Week 1: Run a rapid risk assessment and list critical services.
Week 2: Set RTO/RPO and assign recovery owners.
Week 3: Create two simple runbooks and a communication template.
Week 4: Run a tabletop exercise and capture improvement items.

Final thoughts

Recovery planning best practices are not a checkbox — they’re a discipline. Start small, prioritize what matters, and iterate. From what I’ve seen, teams that practice recoveries regularly sleep better and recover faster when it matters most.

Frequently Asked Questions

What is recovery planning and why is it important?

Recovery planning is the set of processes and tools used to restore critical services after an incident. It’s important because it reduces downtime, limits revenue loss, and protects reputation.

How do I set RTO and RPO for my systems?

Map each system to its business impact, then choose RTO (time to recover) and RPO (acceptable data loss) based on how outages affect customers and operations. Start with conservative targets and adjust after testing.

How often should recovery plans be tested?

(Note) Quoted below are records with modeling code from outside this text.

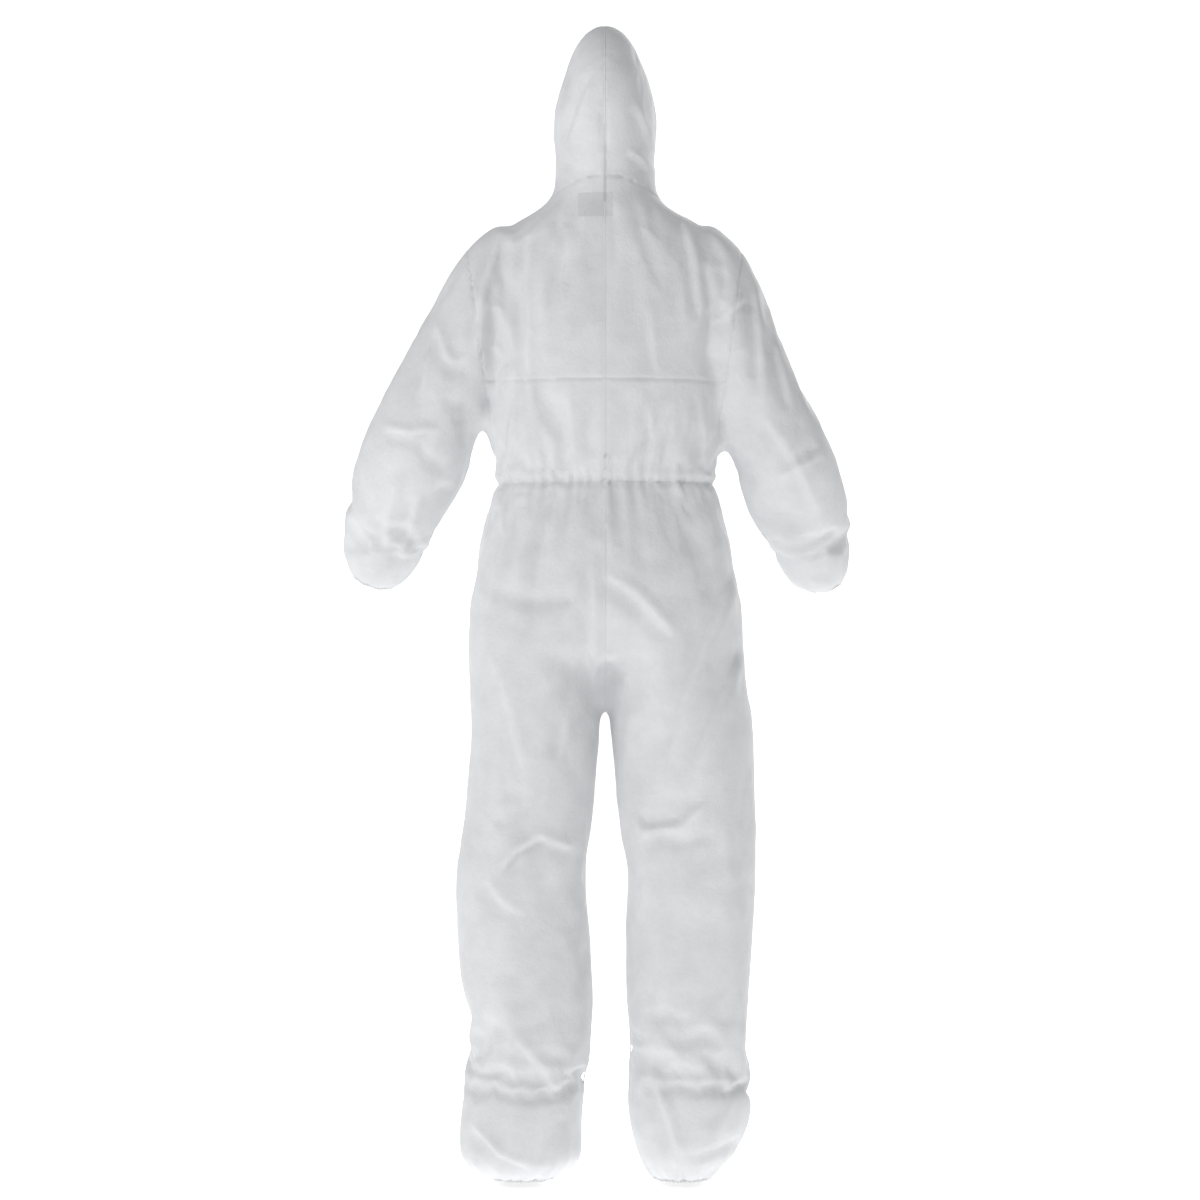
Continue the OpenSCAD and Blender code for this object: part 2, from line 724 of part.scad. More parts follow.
module thigh_inseam(side) {
    color("gainsboro") mirrored(side)
        along(hip, thigh_axis, [-1, 0, 0])
            fin([[hip_r - 1, 30], [hip_r - 1, 0.45 * thigh_len], [thigh_r, 0.72 * thigh_len]],
                wall, seam_depth);
}
module thigh_inseam_left() thigh_inseam(1);
module thigh_inseam_right() thigh_inseam(-1);

module shin(side) {
    color("white") mirrored(side)
        along(knee, shin_axis, [0, 1, 0]) turned_wall(knee_r, shin_tube, wall);
}
module shin_left() shin(1);
module shin_right() shin(-1);

module shin_inseam(side) {
    color("gainsboro") mirrored(side)
        along(knee, shin_axis, [-1, 0, 0])
            fin(concat([[min(shin_r, knee_r - 1), 50]], [for (p = shin_tube) if (p[1] > 50 && p[1] < shin_len - 40) p]),
                wall, seam_depth);
}
module shin_inseam_left() shin_inseam(1);
module shin_inseam_right() shin_inseam(-1);

module ankle_elastic(side) {
    color("whitesmoke") mirrored(side)
        along(knee, shin_axis, [0, 1, 0]) elastic_ring(ankle_r, shin_len - elastic_w - 2);
}
module ankle_elastic_left() ankle_elastic(1);
module ankle_elastic_right() ankle_elastic(-1);

hood_left_panel();
hood_right_panel();
hood_centre_seam();
face_elastic();
neck_seam();
size_label();
back_yoke_left();
back_yoke_right();
lower_back_left();
lower_back_right();
seat_left();
seat_right();
front_left();
front_right();
trouser_front_left();
trouser_front_right();
centre_back_seam();
yoke_seam();
seat_seam();
crotch_seam();
side_seam_left();
side_seam_right();
waist_elastic();
armhole_seam_left();
armhole_seam_right();
zip_tape_left();
zip_tape_right();
zip_teeth_left();
zip_teeth_right();
zip_top_stops();
zip_bottom_stop();
zip_slider();
pull_tab();
flap_seam();
storm_flap();
upper_sleeve_left();
upper_sleeve_right();
lower_sleeve_left();
lower_sleeve_right();
sleeve_seam_left();
sleeve_seam_right();
wrist_elastic_left();
wrist_elastic_right();
thigh_left();
thigh_right();
thigh_inseam_left();
thigh_inseam_right();
shin_left();
shin_right();
shin_inseam_left();
shin_inseam_right();
ankle_elastic_left();
ankle_elastic_right();
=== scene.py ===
# %% [markdown]
# # A hooded disposable coverall, piece by piece
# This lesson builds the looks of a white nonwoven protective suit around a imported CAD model.
# The CAD model holds the joints and the collision shapes. It is loaded as a fixed frame, and
# every visible piece made here rides on one of its bodies or bends between two of them.

# %% Load the frame
import bpy
import bmesh
import math
import time
import numpy as np
from mathutils import Matrix, Vector


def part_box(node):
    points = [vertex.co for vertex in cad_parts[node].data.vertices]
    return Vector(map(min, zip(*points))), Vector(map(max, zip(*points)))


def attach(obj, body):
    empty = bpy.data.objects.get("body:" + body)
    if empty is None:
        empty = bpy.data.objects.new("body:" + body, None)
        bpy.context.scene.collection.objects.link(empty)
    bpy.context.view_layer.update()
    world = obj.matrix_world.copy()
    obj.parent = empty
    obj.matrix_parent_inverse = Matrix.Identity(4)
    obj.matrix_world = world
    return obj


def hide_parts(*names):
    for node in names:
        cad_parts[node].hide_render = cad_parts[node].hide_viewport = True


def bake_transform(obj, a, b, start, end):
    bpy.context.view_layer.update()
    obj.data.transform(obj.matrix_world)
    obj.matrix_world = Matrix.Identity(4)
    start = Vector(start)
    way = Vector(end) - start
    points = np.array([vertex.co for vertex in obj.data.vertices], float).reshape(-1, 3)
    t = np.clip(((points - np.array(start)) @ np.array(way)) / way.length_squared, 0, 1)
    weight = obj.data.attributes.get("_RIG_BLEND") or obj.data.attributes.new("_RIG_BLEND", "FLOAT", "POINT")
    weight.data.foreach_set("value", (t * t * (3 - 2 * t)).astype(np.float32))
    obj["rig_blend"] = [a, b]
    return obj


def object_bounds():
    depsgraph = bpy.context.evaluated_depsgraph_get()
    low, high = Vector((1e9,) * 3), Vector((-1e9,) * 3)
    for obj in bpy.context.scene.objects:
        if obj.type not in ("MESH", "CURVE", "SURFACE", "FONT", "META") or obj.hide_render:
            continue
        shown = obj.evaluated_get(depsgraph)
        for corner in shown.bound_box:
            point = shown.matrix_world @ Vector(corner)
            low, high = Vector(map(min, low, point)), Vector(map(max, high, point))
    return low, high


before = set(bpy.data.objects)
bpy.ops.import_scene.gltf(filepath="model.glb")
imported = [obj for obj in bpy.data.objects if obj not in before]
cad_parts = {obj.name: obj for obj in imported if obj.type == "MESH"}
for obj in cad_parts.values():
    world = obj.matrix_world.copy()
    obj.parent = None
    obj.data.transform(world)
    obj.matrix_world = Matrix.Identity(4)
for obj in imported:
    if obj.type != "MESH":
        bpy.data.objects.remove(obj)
cad_low, cad_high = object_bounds()
clock = time.time()
print("CAD box", [round(v, 3) for v in cad_low], [round(v, 3) for v in cad_high])


def deselect_everything():
    if bpy.context.object and bpy.context.object.mode != "OBJECT":
        bpy.ops.object.mode_set(mode="OBJECT")
    bpy.ops.object.select_all(action="DESELECT")


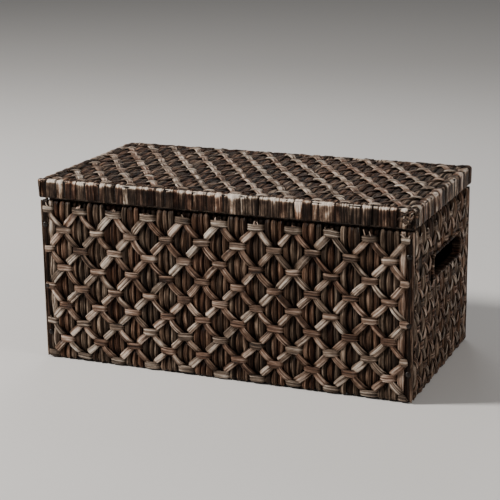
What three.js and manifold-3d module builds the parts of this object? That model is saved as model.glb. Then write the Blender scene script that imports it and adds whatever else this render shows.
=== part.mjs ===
// Woven storage trunk: a wooden frame clad in woven panels, with a hinged lid, a wrapped
// hand-hole in each end and a pair of slotted stays that hold the lid open.
// Units are millimetres. +Z is up, the front faces -Y, and the trunk stands on z = 0.
import * as THREE from 'three';
import { mergeVertices } from 'three/addons/utils/BufferGeometryUtils.js';
import Module from 'manifold-3d';

const wasm = await Module();
wasm.setup();

// ---------------------------------------------------------------- driving sizes
const LENGTH = 815; // lid, left to right
const DEPTH = 430; // lid, front to back
const HEIGHT = 390; // floor to lid top
const LID_HEIGHT = 40; // rim of the lid
const LID_GAP = 5; // dark line between the lid and the woven walls
const LID_OVERHANG = 2.5; // how far the lid stands past each wall
const FIT = 0.3; // clearance between two pieces that touch
const ROUND_STEPS = 20; // facets round a pin or screw
const CORNER_STEPS = 4; // facets round a quarter of a rounded corner or edge
const CUT_MARGIN = 1; // how far a cutting block reaches past what it cuts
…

Test critical services quarterly with a mix of tabletop exercises and partial failovers, and perform full-scale rehearsals at least annually. Increase frequency for high-risk systems.

What are common recovery plan mistakes to avoid?

Common mistakes include not testing plans, failing to document roles and communications, and letting plans become outdated after changes to systems or personnel.

Where can I find authoritative recovery planning guidance?

Authoritative resources include the NIST contingency planning guide and FEMA continuity materials, which offer frameworks, templates, and best practices.